One can make the argument that a cisgender woman’s conditional consent – “I only want to have sex with single men” – is often violated. That’s true. In fact, a lot of married men intentionally pretend to be single until they have sex with a woman. But the common occurrence of a violation does not make it less of a violation.

Married Man
 

It’s wrong that women who consent to having sex with single men sometimes end up having sex with people who turn out to be married men. But it’s also wrong that some men who consent to having sex with cisgender women sometimes end up having sex with transgender women.
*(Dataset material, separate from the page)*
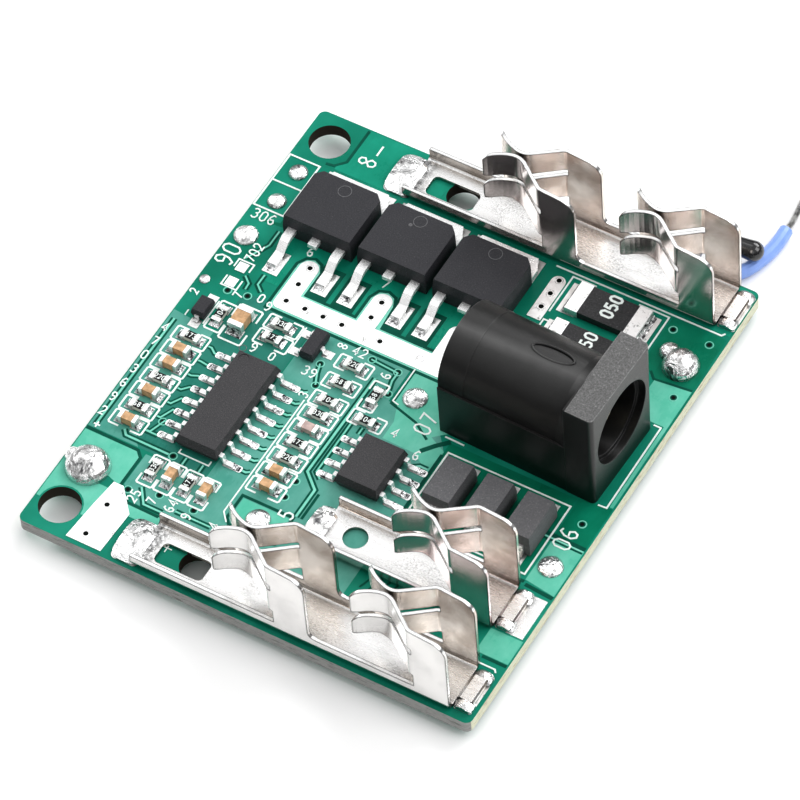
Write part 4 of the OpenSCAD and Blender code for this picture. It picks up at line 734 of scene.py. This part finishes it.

Although I do not believe that people should be required to disclose harmless information that they don’t want to, I think that withholding information that you know is important to your partner is a violation of his or her consent, regardless of how trivial you think that information is. But, I could also be wrong.

What do you think?

 

Image Source:

http://listdose.com/10-useful-advices-for-newlyweds/

1 comment

  1. Yes a person who totally refuse to have sex with a transwoman can be transphobic. This means setting aside whether a trans woman is beautiful or not, has a penis or not, has a good character or a monster, good in bed or not, etc., this does not matter but because her gender identity is not congruent to her assigned sex at birth ( which means she has/had a penis), a guy does not prefer to have sex with her is a manifestation of transphobia.

    Information about our partner is the respimsibility of both parties. Why should I be obliged to say a thing to my partner and assume he does not know who I am.
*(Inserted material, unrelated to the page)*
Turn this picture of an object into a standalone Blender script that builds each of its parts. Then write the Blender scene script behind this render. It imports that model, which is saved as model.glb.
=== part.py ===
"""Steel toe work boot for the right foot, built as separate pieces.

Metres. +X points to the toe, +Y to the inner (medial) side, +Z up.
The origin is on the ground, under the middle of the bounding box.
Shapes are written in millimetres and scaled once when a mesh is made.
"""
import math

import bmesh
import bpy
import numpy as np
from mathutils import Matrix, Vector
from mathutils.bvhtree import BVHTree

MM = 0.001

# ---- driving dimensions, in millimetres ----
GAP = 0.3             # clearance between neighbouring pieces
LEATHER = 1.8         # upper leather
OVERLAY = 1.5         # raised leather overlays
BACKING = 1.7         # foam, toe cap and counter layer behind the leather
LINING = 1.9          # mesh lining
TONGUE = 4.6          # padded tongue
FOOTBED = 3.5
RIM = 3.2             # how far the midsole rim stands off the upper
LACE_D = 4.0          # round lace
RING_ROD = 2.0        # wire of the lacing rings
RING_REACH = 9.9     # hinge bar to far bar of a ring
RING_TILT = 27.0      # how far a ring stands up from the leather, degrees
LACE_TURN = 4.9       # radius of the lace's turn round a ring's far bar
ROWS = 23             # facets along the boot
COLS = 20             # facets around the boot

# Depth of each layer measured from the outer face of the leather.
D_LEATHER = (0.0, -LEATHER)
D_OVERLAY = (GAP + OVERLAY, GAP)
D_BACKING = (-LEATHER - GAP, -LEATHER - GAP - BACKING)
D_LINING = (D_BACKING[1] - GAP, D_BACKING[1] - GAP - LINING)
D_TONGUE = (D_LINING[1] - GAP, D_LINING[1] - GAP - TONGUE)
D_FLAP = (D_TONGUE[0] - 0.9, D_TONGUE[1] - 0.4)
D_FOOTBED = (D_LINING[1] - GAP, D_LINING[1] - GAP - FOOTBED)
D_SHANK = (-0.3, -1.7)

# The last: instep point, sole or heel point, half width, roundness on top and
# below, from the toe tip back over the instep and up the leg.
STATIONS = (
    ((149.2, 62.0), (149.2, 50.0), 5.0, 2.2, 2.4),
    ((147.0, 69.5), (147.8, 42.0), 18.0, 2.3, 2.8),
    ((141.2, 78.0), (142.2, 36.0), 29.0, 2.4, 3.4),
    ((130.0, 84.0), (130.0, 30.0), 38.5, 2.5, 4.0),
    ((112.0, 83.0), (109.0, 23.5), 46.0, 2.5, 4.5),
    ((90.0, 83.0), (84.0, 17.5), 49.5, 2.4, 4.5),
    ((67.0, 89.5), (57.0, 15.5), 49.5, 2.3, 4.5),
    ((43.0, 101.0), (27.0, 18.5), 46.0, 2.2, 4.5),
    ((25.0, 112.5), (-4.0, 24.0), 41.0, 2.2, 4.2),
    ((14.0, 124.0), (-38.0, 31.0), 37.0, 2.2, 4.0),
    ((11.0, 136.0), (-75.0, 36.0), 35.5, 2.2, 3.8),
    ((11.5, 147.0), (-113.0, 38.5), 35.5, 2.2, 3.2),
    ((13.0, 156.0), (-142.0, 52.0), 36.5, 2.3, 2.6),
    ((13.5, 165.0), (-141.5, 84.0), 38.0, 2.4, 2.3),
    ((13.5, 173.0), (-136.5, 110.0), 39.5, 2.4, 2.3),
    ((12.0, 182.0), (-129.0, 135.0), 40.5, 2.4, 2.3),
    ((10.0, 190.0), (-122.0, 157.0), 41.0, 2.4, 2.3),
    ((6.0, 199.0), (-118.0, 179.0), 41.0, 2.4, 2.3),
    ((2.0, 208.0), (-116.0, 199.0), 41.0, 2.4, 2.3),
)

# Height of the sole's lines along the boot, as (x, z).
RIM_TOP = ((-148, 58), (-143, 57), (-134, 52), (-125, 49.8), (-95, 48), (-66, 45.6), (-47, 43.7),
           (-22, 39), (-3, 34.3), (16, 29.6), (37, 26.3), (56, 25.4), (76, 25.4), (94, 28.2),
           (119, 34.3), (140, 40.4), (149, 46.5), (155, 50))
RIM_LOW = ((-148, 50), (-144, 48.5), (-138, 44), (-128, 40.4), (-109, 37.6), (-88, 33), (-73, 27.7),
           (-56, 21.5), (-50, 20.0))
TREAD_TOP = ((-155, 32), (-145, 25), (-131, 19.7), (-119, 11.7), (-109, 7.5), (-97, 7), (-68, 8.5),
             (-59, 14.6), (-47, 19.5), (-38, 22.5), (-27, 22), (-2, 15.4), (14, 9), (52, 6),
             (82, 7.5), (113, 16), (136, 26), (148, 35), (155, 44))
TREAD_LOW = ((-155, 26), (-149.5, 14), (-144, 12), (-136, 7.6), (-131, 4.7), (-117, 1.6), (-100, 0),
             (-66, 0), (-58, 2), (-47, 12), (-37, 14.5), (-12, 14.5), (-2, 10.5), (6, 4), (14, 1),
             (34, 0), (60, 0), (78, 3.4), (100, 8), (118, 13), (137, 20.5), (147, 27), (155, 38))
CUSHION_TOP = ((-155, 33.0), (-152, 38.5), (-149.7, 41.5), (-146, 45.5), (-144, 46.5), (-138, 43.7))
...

    Should we also oblige guy to tell us whether he is circumcised or not? Is it ethical to ask a guy of his size before to bed? Personally, I dont think it is. If I dont like him, his performance, size, preferred sexual styles, then there will be no next time.

    come on sex is sex. The only time I find a guy guilty of deception is when he has contagious desease that can contaminate me if we engage in a sexual activity.